Delayed Diagnosis of Cancer
Incidentally found lung nodule results in death after delayed diagnosis of cancer, lack of follow-up imaging, and treatment.
Incidental findings are common in all forms of medical imaging. An incidental finding a finding that was not the intended finding of an imaging study, and frequently is seen in an organ not intended to be imaged but was included in the field of view. For example, a patient has a lumbar spine MRI for back pain, but a portion of the kidney is included in the image and renal lesions (such as renal cell cancer) can be seen. Lung nodules are one of the most common incidental findings, and can be seen on CT’s of the abdomen, CT’s of the spine, and certainly on CT’s of the Chest as a finding that was not causative of the patient’s initial symptoms. When incidental findings such as lung nodules are demonstrated, they must be closely followed up as lung nodules can frequently be caused by cancer.

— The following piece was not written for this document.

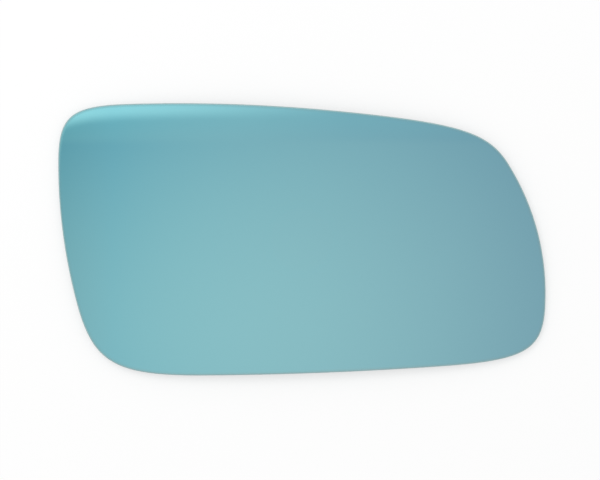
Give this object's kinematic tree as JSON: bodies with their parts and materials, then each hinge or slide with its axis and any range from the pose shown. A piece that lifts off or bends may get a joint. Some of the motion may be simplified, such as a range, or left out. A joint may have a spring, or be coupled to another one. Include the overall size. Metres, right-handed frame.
{
  "type": "car door mirror glass",
  "caption": "Bare convex glass for a right-hand car door mirror: a bent, silvered sheet with a ground edge and a top edge that falls to the outer end.",
  "frame": {"origin": "middle of the outline's box, on the surface that the glass lies on with its reflecting side up", "axes": "+X along the width to the outer end, +Y to the top edge as fitted on the car, +Z out of the reflecting face"},
  "size_m": [0.18, 0.1004, 0.0055],
  "materials": {
    "mirror_glass": "polished"
  },
  "bodies": {
    "root": {"mirror_glass": "mirror_glass"}
  },
  "joints": []
}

A 82-year-old woman made a visit to her primary care provider for respiratory problems. A routine chest radiograph exposed a pulmonary nodule where she then had a CT scan. While the patient’s suspicious nodule was confirmed, her primary care provider did not schedule any additional diagnostic or therapeutic care. Throughout the next year, the woman endured an assortment of progressive respiratory and cardiac symptoms in which she ultimately underwent coronary artery bypass grafting. A suspicious lymph node was biopsied during the patient’s surgery. This lymph node verified to be a malignancy originating from the initial nodule. Three months later, the patient passed away as the result of a large cell neuroendocrine tumor of the lung.
Our physician-led team was asked to secure an ONCOLOGY expert witness with expertise in lung cancer, and experience in small-town medicine to review the facts of the case and determine if the delay in care was causally linked to the ultimately devastating outcome. The ONCOLOGY medical expert was also asked to determine what, if any, changes to the course of treatment could have prevented or significantly delayed the patient’s death.
THE MEDICAL EXPERTS
ELITE rapidly secured a top-tier professor of ONCOLOGY to review the medical records and determine if any changes in the course of treatment could have led to an improved outcome for the patient.
The ONCOLOGY medical expert witness opined that the size of the nodule at original presentation should have necessitated additional work up such as biopsy. When found early and at a small size, the tumor was likely to not be metastatic, and the delay in treatment to a reasonable degree of medical probability led to the patient’s death. Given a positive causation opinion, Elite recommended to secure experts in Primary Care Internal Medicine and Radiology to review the case regarding standard of care. Both opinions were found to be favorable for the plaintiff. The Primary Care Internal medicine physician should have coordinated follow-up for the patient, and that lack of follow-up did not meet the standard of care. The Radiology medical expert opined that specific imaging and treatment recommendations should be made in the case of lung nodules, and in this case no such recommendations were made by the Radiologist.
The all inclusive approach in this case provded invaluable to the client. Elite followed the case from start to finish, continuing to support it throughout each phase of litigation. Using this model, the attorney’s practice has become more streamliend for all personal injury and medical negligence cases.